What lines of the data include the string "FreeCAD"? Copy them all.
= = =
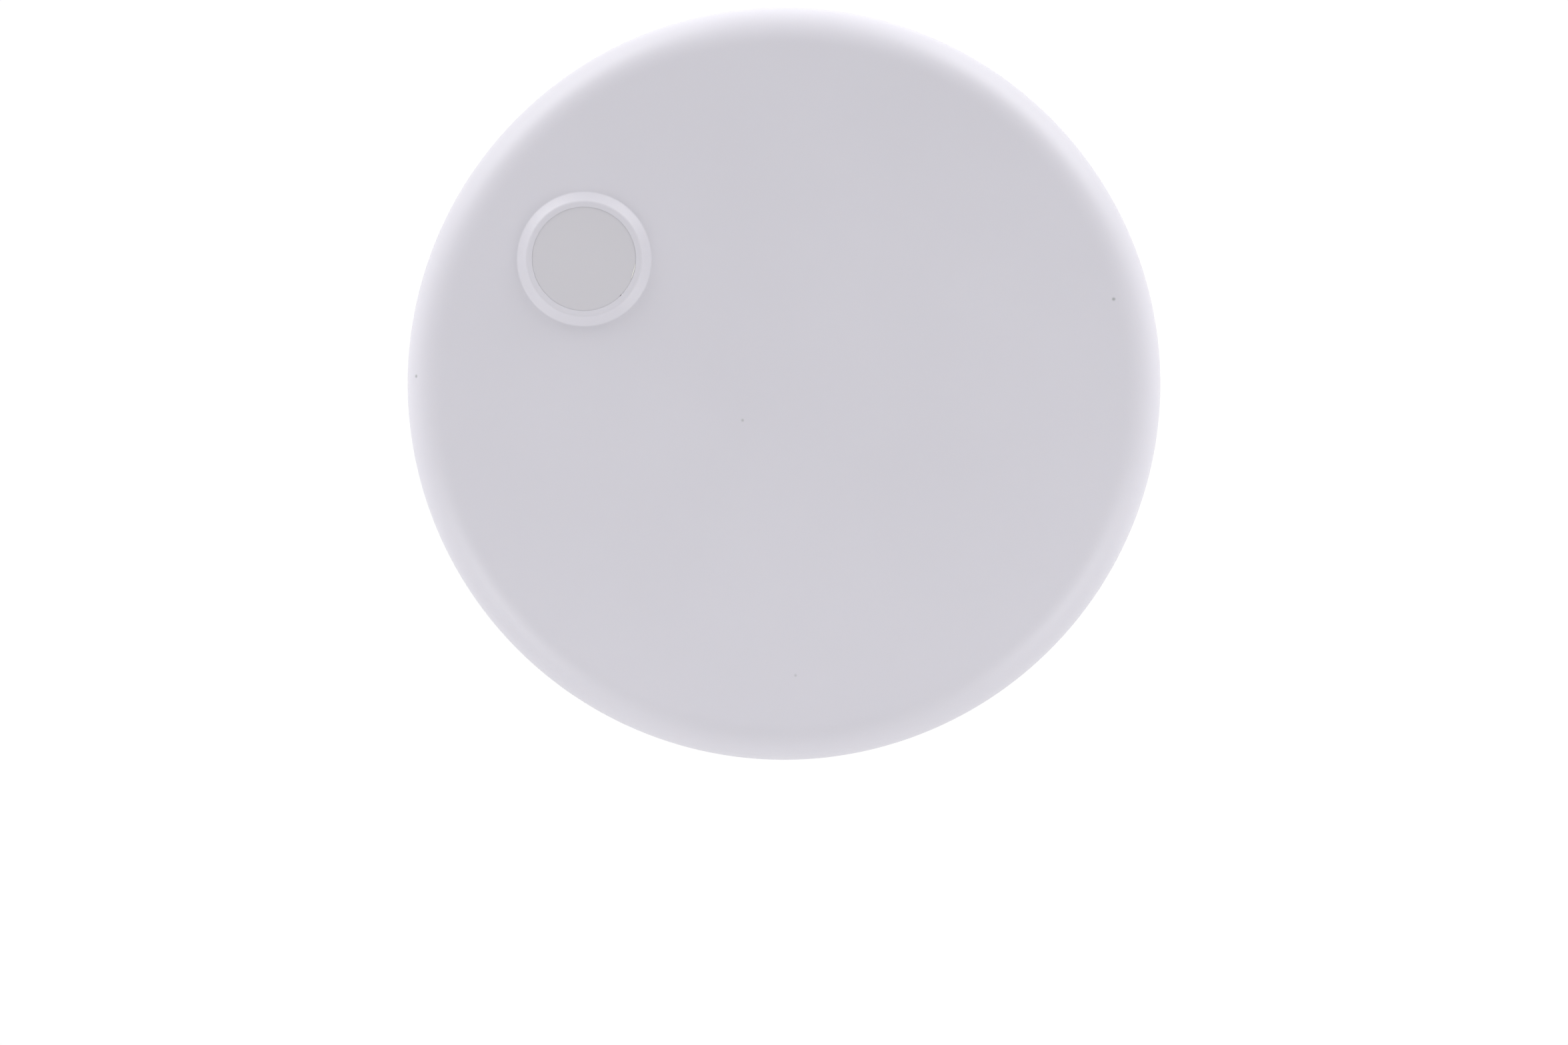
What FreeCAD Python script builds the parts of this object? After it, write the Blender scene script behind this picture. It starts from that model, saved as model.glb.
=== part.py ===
# A compact indoor weather station: a round white puck that hangs on a wall.
# It reads air temperature and humidity, and shows them through its thin front skin.
# Bench frame, in millimetres: the puck lies on its back, z rises from the wall plane to the face,
# x runs to the right and y up, as seen from the front. stand_up() then turns each piece upright.
import FreeCAD, Part
import math
import os
import re

import Sketcher

Vector = FreeCAD.Vector

SIZES = [
    # case
    ("rim_room", 2.415, "rim beyond the battery bay's lower corners"),
    ("face_room", 3.5, "board to the inside of the face"),
    ("front_edge_radius", 3.5, "round of the front edge"),
    ("inner_edge_radius", 1.5, "round inside the front edge"),
    ("side_wall", 1.6, "front cover's side"),
    ("front_wall", 2.0, "front cover's face"),
    ("window_skin", 0.8, "face over the display, thin enough to shine through"),
    ("parting_height", 8.0, "wall plane to the joint line"),
    ("parting_gap", 0.3, "open joint line"),
    ("skirt_edge_radius", 0.3, "broken edges along the joint line"),
    ("back_edge_radius", 2.5, "round of the back edge"),
    ("spigot_clearance", 0.15, "front cover over the housing's spigot"),
    ("spigot_wall", 1.25, ""),
    ("spigot_length", 4.0, "above the joint line"),
    # push button, in its raised lip
    ("button_inset", 13.24, "button axis to the rim"),
    ("button_angle", 31.95, "degrees above the horizontal, on the left"),
    ("button_radius", 4.74, ""),
    ("button_gap", 0.08, "around the button"),
    ("button_edge_radius", 0.1, ""),
    ("button_rise", 0.6, "button top above the face, just under the lip"),
    ("lip_height", 0.7, "lip crest above the face"),
    ("lip_land", 0.55, "width of the nearly flat top"),
    ("lip_outer_bevel", 0.83, "width of the slope down to the face"),
    ("lip_crest_radius", 0.5, "shoulder between the top and the slope"),
    ("lip_foot_radius", 0.3, "blend into the face"),
    ("lip_land_fall", 0.05, "dip of the top towards the button"),
    ("flange_width", 0.8, "keeps the button in"),
    ("flange_thickness", 1.0, ""),
    ("flange_clearance", 0.1, "under the front wall"),
    ("guide_clearance", 0.2, "around the flange"),
    ("guide_wall", 0.9, ""),
    ("guide_length", 2.2, ""),
    ("button_roof", 1.2, "thickness of the button's top"),
    ("button_skirt", 1.1, "wall of the button's side"),
    ("stem_radius", 1.4, ""),
    # battery door, which slides down out of the housing
    ("door_thickness", 1.8, ""),
    ("door_side_reach", 2.1, "door beyond the bay's sides"),
    ("door_top_reach", 1.65, "door beyond the bay's top end"),
    ("door_side_clearance", 0.15, ""),
    ("slide_clearance", 0.1, "above and below the runners"),
    ("runner_reach", 0.9, "runners beyond the door's sides"),
    ("runner_height", 1.0, ""),
    ("runner_setback", 0.25, "upper end of the runners below the bay's top end"),
    ("runner_bite", 0.4, "runners inside the bay's sides"),
    ("door_foot_setback", 1.55, "solid lower end of the door below the bay"),
    ("rail_wall", 1.25, "outside the runner's groove"),
    ("rail_floor", 1.2, "under the runner's groove"),
    ("rail_rim_overlap", 0.6, "rail into the rim wall"),
    ("grip_width", 12.0, "thumb grip in the door"),
    ("grip_height", 5.0, ""),
    ("grip_depth", 0.6, ""),
    ("grip_above_centre", 12.0, ""),
    ("grip_corner_radius", 2.2, ""),
    ("grip_rib", 0.6, "width of a grip rib"),
    ("grip_rib_inset", 0.1, "rib tops in front of the back plane"),
    ("grip_rib_pitch", 1.7, ""),
    ("arrow_width", 4.0, ""),
    ("arrow_height", 2.6, ""),
    ("arrow_depth", 0.3, ""),
    ("arrow_gap", 1.6, "between grip and arrow"),
    # battery bay for two AAA cells
    ("cell_diameter", 10.5, "AAA"),
    ("cell_length", 44.5, "AAA, with its button"),
    ("sleeve_thickness", 0.15, "printed plastic sleeve on the can"),
    ("nub_radius", 1.9, "positive button"),
    ("nub_height", 1.0, ""),
    ("crimp_inset", 0.35, "can beyond the sleeve at each end"),
    ("cell_gap", 0.6, "beside and between the cells"),
    ("cell_clearance", 0.3, "under and over the cells"),
    ("bay_wall", 1.2, ""),
    ("bay_drop", 5.0, "bay centre below the puck's centre"),
    ("contact_thickness", 0.3, "sprung steel strip"),
    ("contact_width", 7.8, ""),
    ("contact_inset", 0.5, "strip's lower edge above the groove floor"),
    ("contact_tail", 2.0, "width of the soldered tail"),
    ("tail_slot_clearance", 0.2, ""),
    ("spring_length", 2.6, "as pressed by the cell"),
    ("spring_wire", 0.5, "diameter"),
    ("spring_base_radius", 3.2, "wire centre"),
    ("spring_tip_radius", 2.2, "wire centre"),
    ("spring_half_turns", 5, "number of half turns"),
    # board
    ("chip_room", 1.2, "between the bay and the board"),
    ("board_thickness", 1.2, ""),
    ("board_clearance", 1.0, "inside the front cover's side"),
    # case screws and what they pass through
    ("boss_inset", 7.0, "screw axis to the rim"),
    ("upper_screw_angle", 48.0, "degrees from the x axis"),
    ("lower_screw_angle", -35.0, "degrees from the x axis"),
    ("pilot_radius", 0.9, ""),
    ("boss_wall", 1.6, ""),
    ("boss_shoulder", 0.75, "step that the board rests on"),
    ("boss_clearance", 0.2, "boss in board and column"),
    ("boss_seat", 10.0, "wall plane to the boss's end"),
    ("pilot_depth", 7.0, ""),
    ("column_wall", 1.05, ""),
    ("screw_seat", 3.0, "wall plane to the head's seat"),
    ("head_radius", 1.9, ""),
    ("head_height", 1.5, ""),
    ("head_clearance", 0.35, "counterbore around the head"),
    ("shank_radius", 0.7, "core of the thread"),
    ("thread_depth", 0.17, ""),
    ("thread_pitch", 0.8, ""),
    ("shank_length", 12.0, ""),
    ("shank_hole_clearance", 0.25, "plain hole around the thread"),
    ("recess_width", 0.45, "cross recess"),
    ("recess_length", 2.1, ""),
    ("recess_depth", 0.8, ""),
    # keyhole
    ("keyhole_radius", 3.2, "entry for a screw head"),
    ("keyhole_gap", 4.6, "entry's centre above the door"),
    ("keyhole_slot_radius", 1.7, "half the slot's width"),
    ("keyhole_slot_length", 4.3, "entry's centre to the slot's end centre"),
    # air sensor and its chimney
    ("sensor_inset", 12.0, "sensor axis to the rim"),
    ("sensor_down", 2.0, "sensor axis, below the centre"),
    ("chimney_inner", 6.8, "inside width"),
    ("chimney_wall", 1.0, ""),
    ("gasket_thickness", 1.0, "foam ring under the board"),
    ("sensor_width", 2.5, ""),
    ("sensor_height", 0.9, ""),
    ("sensor_port_radius", 0.45, ""),
    ("sensor_port_depth", 0.3, ""),
    ("vent_width", 1.0, ""),
    ("vent_length", 5.4, ""),
    ("vent_pitch", 1.9, ""),
    ("membrane_thickness", 0.25, "dust filter inside the vents"),
    ("membrane_clearance", 0.15, ""),
    ("isolation_slot", 1.0, "cut in the board beside the sensor"),
    ("isolation_gap", 0.7, "gasket to slot"),
    # display behind the thin skin
    ("display_gap", 0.228, "display's nearest corner to the button's guide"),
    ("display_angle", 29.38, "degrees below the horizontal, button to that corner"),
    ("dot_pitch", 2.2, ""),
    ("dot_well", 1.6, "side of a light well"),
    ("dot_columns", 11, "number of dots across"),
    ("dot_rows", 7, "number of dots down"),
    ("lamp_length", 1.0, ""),
    ("lamp_width", 0.5, ""),
    ("lamp_height", 0.4, ""),
    ("film_thickness", 0.2, "diffuser film"),
    ("window_clearance", 0.25, "light grid in its recess"),
    # tact switch under the button
    ("switch_width", 6.0, ""),
    ("switch_base_height", 1.6, ""),
    ("switch_floor", 0.3, ""),
    ("switch_plate", 0.2, "steel cover"),
    ("switch_plate_inset", 0.2, ""),
    ("plunger_radius", 1.7, ""),
    ("plunger_flange", 0.6, "keeps the plunger in"),
    ("plunger_flange_height", 0.55, ""),
    ("plunger_clearance", 0.1, ""),
    ("plunger_rise", 0.45, "above the steel cover"),
    ("leg_width", 0.7, ""),
    ("leg_reach", 1.0, ""),
    ("leg_thickness", 0.2, ""),
    # radio module on the back of the board
    ("module_inset", 12.5, "module centre to the rim"),
    ("module_width", 12.0, ""),
    ("module_height", 16.0, ""),
    ("module_board", 0.8, ""),
    ("shield_margin", 0.8, "shield inside the module's edge"),
    ("antenna_strip", 4.2, "bare strip for the antenna"),
    ("shield_height", 2.0, ""),
    ("shield_wall", 0.2, ""),
    ("radio_chip_width", 6.0, ""),
    ("radio_chip_height", 0.85, ""),
    ("antenna_length", 7.0, ""),
    ("antenna_width", 2.0, ""),
    ("antenna_height", 0.8, ""),
    ("chip_gap", 0.8, "around the radio's chip"),
    ("crystal_length", 3.2, ""),
    ("crystal_width", 1.5, ""),
    ("crystal_height", 0.8, ""),
    # other parts on the board
    ("driver_width", 5.0, "display driver"),
    ("driver_height", 0.85, ""),
    ("driver_up", 6.0, "driver centre above the puck's centre"),
    ("reservoir_radius", 2.5, "reservoir capacitor"),
    ("reservoir_height", 5.4, ""),
    ("reservoir_foot", 0.8, "square plastic foot"),
    ("reservoir_lip", 0.1, "foot beyond the can"),
    ("reservoir_up", 9.5, "above the puck's centre, in line with the sensor"),
    ("passive_length", 1.6, ""),
    ("passive_width", 0.8, ""),
    ("passive_height", 0.7, ""),
    ("passive_pitch", 2.2, ""),
    ("passive_columns", 4, "number"),
    ("passive_rows", 2, "number"),
    ("passive_setback", 2.9, "first passive from the radio module's left side"),
    ("passive_gap", 2.6, "first passive above the radio module"),
]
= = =
» Finished exercise:
What FreeCAD Python script builds the parts of this object? After it, write the Blender scene script behind this picture. It starts from that model, saved as model.glb.
import FreeCAD, Part
Vector = FreeCAD.Vector